New Internet Campaign Breaches the Boundaries of the Closure

· Web surfers in Israel, Gaza and abroad will ask Israeli officials to let Palestinian students from the Gaza Strip reach their studies abroad

· Campaign joins ongoing international protest against trapping students in the Gaza Strip

Sun., August 10, 2008 –  "We haven’t harmed anyone, and only want to contribute to our society. We don’t understand what benefit Israel gains by keeping us trapped here," said Samer Abu Ghali, a Palestinian student from the Gaza Strip, who is trying to reach his Master’s studies in project management in Jordan. Samer appealed to the Israeli and international public, as part of an Internet campaign launched today aimed at persuading Israeli decision-makers to permit students trapped in Gaza to reach their studies abroad.

Hundreds of students from the Gaza Strip have been accepted to universities abroad, but the closure imposed by Israel since June 2007 is preventing them from leaving Gaza and reaching their studies. The campaign is launched by Gisha-Legal Center for Freedom of Movement, which is providing legal assistance to dozens of the trapped students, asking Israel’s military to allow them to leave Gaza for study abroad. Web surfers can log on to www.trappedingaza.org to send a letter asking Israel’s Prime Minister, Defense Minister, Foreign Minister, and Education Minister to let the students from Gaza reach their studies.
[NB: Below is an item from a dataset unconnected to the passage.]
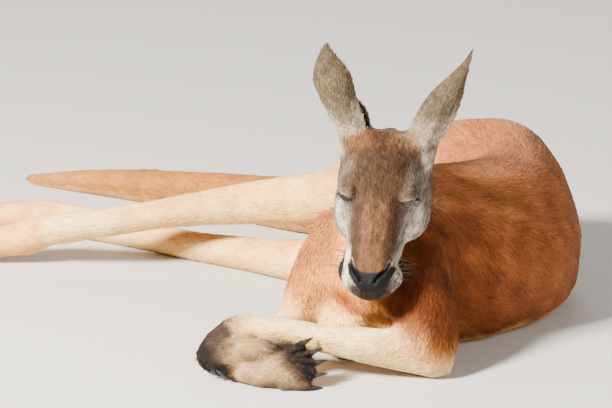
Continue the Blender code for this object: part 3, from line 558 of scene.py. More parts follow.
def ripple(points, scale, seed):
    """A slow, even wander between about -1 and 1 over the places given."""
    turns = np.random.default_rng(seed)
    total = np.zeros(len(points))
    for _ in range(7):
        way = turns.normal(size=3)
        way /= np.linalg.norm(way)
        wave = points @ way * (2 * math.pi / scale) * turns.uniform(0.6, 1.7)
        total += np.sin(wave + turns.uniform(0, 6.28))
    return total / 3.2


def paint(colour, amount):
    """Lays a colour over the hide, as thickly as the amount says."""
    amount = np.clip(amount, 0, 1)[:, None]
    marking[:] = marking * (1 - amount) + np.array(colour) * amount


broad = ripple(places, 0.16, 3)
patchy = ripple(places, 0.045, 5)
fine_patch = ripple(places, 0.016, 8)

# Trunk and neck: rust, paler along the top as a painted highlight where the light falls from above, cream
# beneath.
marking = np.tile(np.array(RUST), (len(places), 1))
upward = hide_normals[:, 2]
# Painted highlight: the upward-facing trunk is paler, as if lit from above.
paint(RUST_PALE, 0.75 * step(0.15, 0.95, upward + 0.15 * patchy) * step(0.10, 0.25, z))
# Painted shade: the trunk darkens towards the floor.
paint(RUST_DARK, 0.30 * fade(0.02, 0.16, z + 0.02 * broad))
# Painted light: the trunk is paler towards +x, lifting the shade on that end of the flank.
paint(RUST_PALE, 0.30 * step(0.42, 0.52, x))
paint(RUST_DARK, 0.22 * step(0.2, 0.9, broad))
paint(RUST_PALE, 0.25 * step(0.1, 0.9, patchy))
paint(CREAM, 0.8 * fade(-0.85, -0.45, upward))
neck = soft_part(["neck"])
paint(SANDY, 0.55 * neck)
front = fade(-0.395, -0.335, y) * soft_part(["chest", "neck"], 16) * fade(0.300, 0.350, x)
paint(PEACH, front)
paint(CREAM, front * fade(0.060, 0.120, z + 0.015 * patchy))
paint(CREAM, 0.6 * front * fade(0.225, 0.262, x) * fade(0.11, 0.17, z))
breast = soft_part(["chest", "upper_arm_right"], 8)
paint(ORANGE, 0.95 * near((0.215, -0.437, 0.104), 0.036) * breast)
paint(TAIL_TIP_TAN, 0.75 * near((0.188, -0.430, 0.082), 0.014) * breast)

# Legs: cream, warmer on top of the thigh and in a long faint blush; the rump's rust fades into them.
legs = soft_part(["thigh", "shank", "foot"], 26)
paint(CREAM, legs)
paint(IVORY, 0.7 * legs * step(-0.02, -0.16, x) + 0.4 * legs * step(0.2, 0.8, patchy))
paint(PEACH, 0.45 * legs * step(0.2, 0.9, upward) * step(-0.22, 0.02, x) * (0.6 + 0.4 * broad))
paint(SANDY, 0.60 * soft_part(["thigh_right"], 40) * step(0.10, 0.20, z))
paint(PEACH, 0.60 * soft_part(["foot"], 20))

# Tail: tan with a pale underside and a browner tip.
tail = soft_part(["tail"], 40)
paint(TAIL_TAN, tail * step(0.30, 0.14, x))
paint(RUST_PALE, 0.55 * tail * (step(0.12, 0.34, x)))
paint(TAIL_TIP_TAN, 0.8 * soft_part(["tail_tip"], 60) * step(-0.06, -0.24, x))
paint(CREAM, 0.7 * tail * fade(-0.75, -0.10, upward))

# Arms: sandy above, cream from the elbow down, and the hands darken to black fingers.
upper_left = soft_part(["upper_arm_left"], 14)
# The left upper arm is painted a darker rust than the right one's sandy: partly the fur's own colour,
# partly painted shade.
paint(ARM_RUST_SHADED, 0.95 * upper_left)
paint(SANDY, 0.30 * upper_left * step(0.0, 0.9, broad + patchy * 0.5))
paint(PEACH, 0.5 * upper_left * fade(0.035, 0.065, z))
paint(CREAM, upper_left * fade(0.020, 0.048, z + 0.006 * fine_patch))
paint(IVORY, 0.6 * upper_left * fade(0.010, 0.040, z))
upper_right = soft_part(["upper_arm_right"], 14)
paint(SANDY, 0.65 * upper_right)
paint(PEACH, 0.85 * upper_right * fade(0.110, 0.190, z) * step(0.140, 0.185, x + 0.4 * (0.11 - z)))
paint(CREAM, upper_right * fade(0.045, 0.115, z))
paint(ORANGE, 0.6 * near((0.150, -0.395, 0.082), 0.018) * upper_right)
forearms = soft_part(["forearm"], 14)
paint(CREAM, forearms)
paint(IVORY, 0.85 * forearms)
paint(CREAM, 0.9 * step(0.43, 0.45, -y) * fade(0.045, 0.065, z) * fade(0.20, 0.24, x))
hand_right = soft_part(["hand_right"], 10)
hand_left = soft_part(["hand_left"], 10)
paint(CREAM, np.maximum(hand_right, hand_left))
paint(PAW_FAWN, 0.75 * hand_right)
slant = x + 0.92 * (z - 0.055) + 0.004 * fine_patch
paint(PAW_BROWN, 0.75 * hand_right * step(0.108, 0.130, slant))
paint(PAW_BROWN, 0.60 * hand_right * fade(0.006, 0.018, z) * step(0.09, 0.12, x))
paint(PAW_BLACK, 0.95 * hand_right * step(0.124, 0.140, slant))
left_paw = np.maximum(hand_left, hand_right * fade(0.068, 0.078, x))
paint(PAW_FAWN, 0.80 * left_paw * fade(0.075, 0.100, x))
paint(PAW_BROWN, left_paw * fade(0.060, 0.082, x + 0.006 * fine_patch))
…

The current campaign joins initiatives of student groups and academic associations, peace and policy groups, and human rights organizations throughout the world who have petitioned Israeli decision-makers on behalf of the students trapped in Gaza. Senior foreign officials, including U.S. Secretary of State Condoleezza Rice and Quartet Special Envoy Tony Blair have already asked Israel to let the students travel abroad. Israeli officials, including Knesset Education Committee Chair MK Malchior and Supreme Court justices have also asked the government to allow the students to reach their studies. However, hundreds of Palestinian students remain trapped in Gaza, awaiting a change in policy – and their academic deadlines are fast approaching.